Thursday, October 6, 2011

Pecan Sandies Clone: I don't need no stinkin' elves

I have a pretty impressive geek resume.  I can quote entire passages of Blackadder and Monty Python verbatim. I've read my fair share of the Great Books. I like PBS and NPR. I love classical music and opera. I didn't go to my senior prom but I did watch each and every single episode of the Colin Firth version of Pride and Prejudice.

However, there is one glaring omission: science fiction.  Other than Tom Baker and Peter Davidson in Doctor Who (which I loved more for their Britishness than the fantasy element), sci-fi leaves me cold.  With my fellow geek friends I would sit as they would compare various Star Trek episodes and anthologies of books with pictures of dragons and space ships on them. As my friends grew more excited, for me, it was like watching someone talk enthusiastically in a foreign language.  You sort of admire the passion but long for subtitles to understand what brings forth such emotion.

Dungeons and Dragons?  Ugh!  (Except for the Saturday morning cartoon). Don't even get me started on the multi-sided dice and being 'dungeon-mastered' by a guy in a black t-shirt emblazoned with a bad heavy metal band, while sitting in someone's basement in the 80s!

However, I've often regretted NOT loving a genre so immoderately. When I was a young teen, I won a few poetry and playwrighting awards.  Someone even told me: "you will go far with your writing, she [referencing a dear friend of mine who I regarded as equally talented, if not more so] writes too much about vampires and darkness, but you try to scratch the true surface of the human heart."  Egotistical little bitch that I was, I treasured this comment for many years.
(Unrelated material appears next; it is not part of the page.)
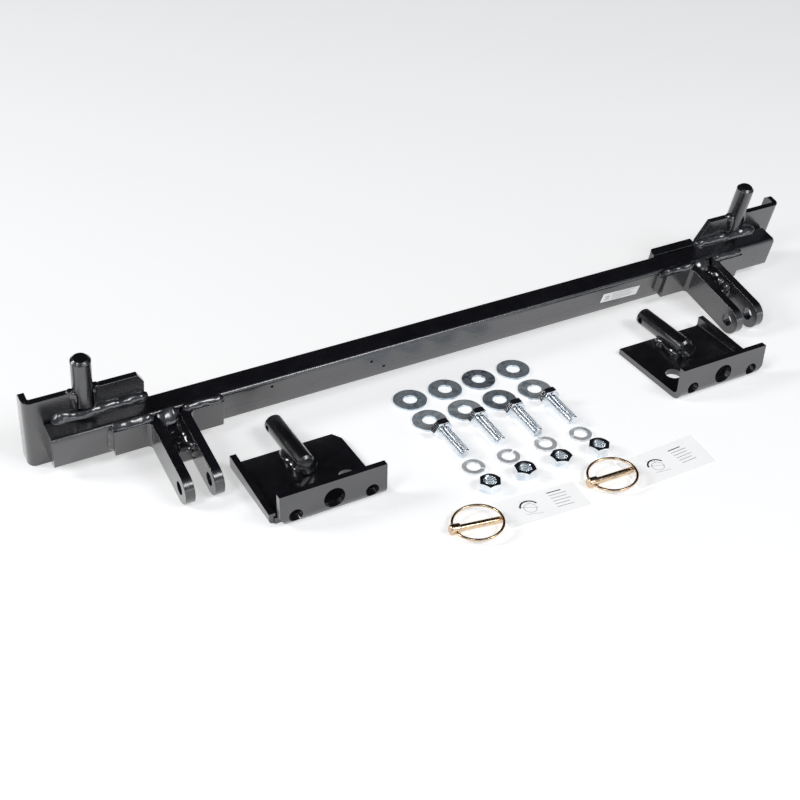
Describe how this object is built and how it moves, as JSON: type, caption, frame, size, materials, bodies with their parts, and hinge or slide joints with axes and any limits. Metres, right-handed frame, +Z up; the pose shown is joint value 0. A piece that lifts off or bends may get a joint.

The punchline is that SHE became a professional fantasy novelist and I became a boring editor who only gets to write for free on a food blog.

I was always particularly suspicious of the Keebler Elves, given that they reminded me of having to hear my guy friends who were obsessed with The Hobbit debate the merits of Bilbo Baggins versus Frodo and do their best Gandolf imitations.  For Hours.  And this was before the films were released!  However, I have to admit that this clone of their famous Pecan Sandies is pretty brilliant.  It doesn't have a lot of sugar but  is packed with buttery goodness.

Butterscotch Pecan Sandies

Adapted from Guittard Website

-yields 40 large cookies (approximate)-

3 cups all-purpose flour
1/2 teaspoon baking soda
1 1/3 cups unsalted butter, softened
1 cup granulated sugar
1 teaspoon salt
1 teaspoon vanilla
1 large, beaten egg
1/2 cup chopped pecans
2 cups Nestles' Butterscotch Chips


1. Preheat oven to 375F. Line 4 baking sheets with parchment, or bake in multiple batches.

2. Sift flour and baking soda together

3. Cream butter and sugar.  Add salt, vanilla, and egg.  Incorporate flour mixture slowly, followed by pecans and butterscotch chips.

4. Scoop with a rounded tablespoons onto parchment. Bake 10-12 minutes per batch.  I baked two cookie sheets at a time.

Note: The Guittard website states a yield of nine dozen using a teaspoon-sized scoop for these cookies and 8-10 minutes baking time. I don't think the yield would be as large, but if you would like you can make these cookies much smaller.  They will probably be more crisp than mine, but I prefer a softer butter cookie.


  1. I don't need the elves either! I want these!

    I used oil in the p. bread.

  2. @Blonde Duck--thank you so much!

    I've used both butter and oil in pumpkin breads and I'm divided as to what I like better, but I tend to usually go on the side of oil because of the 'denseness' factor that makes pumpkin bread so yummy!